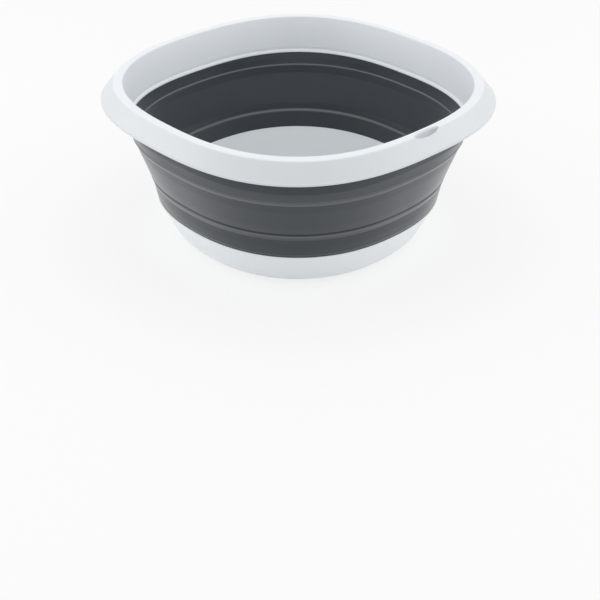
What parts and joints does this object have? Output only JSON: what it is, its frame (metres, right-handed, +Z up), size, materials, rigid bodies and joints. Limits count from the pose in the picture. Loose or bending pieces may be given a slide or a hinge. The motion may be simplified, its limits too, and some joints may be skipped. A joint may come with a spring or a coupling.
{
  "type": "collapsible wash basin",
  "caption": "Rounded-square wash basin with a pale rigid rim and base and a dark soft wall whose middle band folds, so the rim slides down to store it flat.",
  "frame": {"origin": "centre of the underside of the base, on the surface that the basin stands on", "axes": "+Z up along the line that the rim slides on; the four flat sides face +X, -X, +Y and -Y; the hanging slot is in the middle of the -Y side of the rim"},
  "size_m": [0.37, 0.37, 0.166],
  "materials": {
    "pale_plastic": "satin moulded polypropylene, pale cool grey-white",
    "dark_rubber": "matte thermoplastic rubber, dark slate grey"
  },
  "bodies": {
    "base": {"base_dish": "pale_plastic", "lower_band": "dark_rubber"},
    "fold": {"fold_band": "dark_rubber"},
    "rim": {"rim_collar": "pale_plastic", "upper_band": "dark_rubber"}
  },
  "joints": [
    {"name": "rim_collapse", "type": "slide", "parent": "base", "child": "rim", "axis": [0, 0, -1], "range_m": [0, 0.088]},
    {"name": "wall_fold", "type": "slide", "parent": "base", "child": "fold", "axis": [0, 0, -1], "range_m": [0, 0.044]}
  ],
  "couplings": [
    {"joint": "wall_fold", "follows": "rim_collapse", "ratio": 0.5}
  ]
}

[Exercise aim] Give back each line above precisely as it stands.

[Task response]
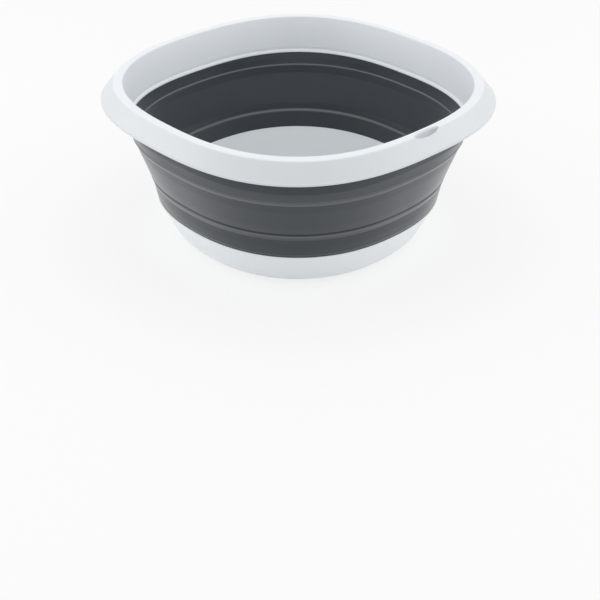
What parts and joints does this object have? Output only JSON: what it is, its frame (metres, right-handed, +Z up), size, materials, rigid bodies and joints. Limits count from the pose in the picture. Loose or bending pieces may be given a slide or a hinge. The motion may be simplified, its limits too, and some joints may be skipped. A joint may come with a spring or a coupling.
{
  "type": "collapsible wash basin",
  "caption": "Rounded-square wash basin with a pale rigid rim and base and a dark soft wall whose middle band folds, so the rim slides down to store it flat.",
  "frame": {"origin": "centre of the underside of the base, on the surface that the basin stands on", "axes": "+Z up along the line that the rim slides on; the four flat sides face +X, -X, +Y and -Y; the hanging slot is in the middle of the -Y side of the rim"},
  "size_m": [0.37, 0.37, 0.166],
  "materials": {
    "pale_plastic": "satin moulded polypropylene, pale cool grey-white",
    "dark_rubber": "matte thermoplastic rubber, dark slate grey"
  },
  "bodies": {
    "base": {"base_dish": "pale_plastic", "lower_band": "dark_rubber"},
    "fold": {"fold_band": "dark_rubber"},
    "rim": {"rim_collar": "pale_plastic", "upper_band": "dark_rubber"}
  },
  "joints": [
    {"name": "rim_collapse", "type": "slide", "parent": "base", "child": "rim", "axis": [0, 0, -1], "range_m": [0, 0.088]},
    {"name": "wall_fold", "type": "slide", "parent": "base", "child": "fold", "axis": [0, 0, -1], "range_m": [0, 0.044]}
  ],
  "couplings": [
    {"joint": "wall_fold", "follows": "rim_collapse", "ratio": 0.5}
  ]
}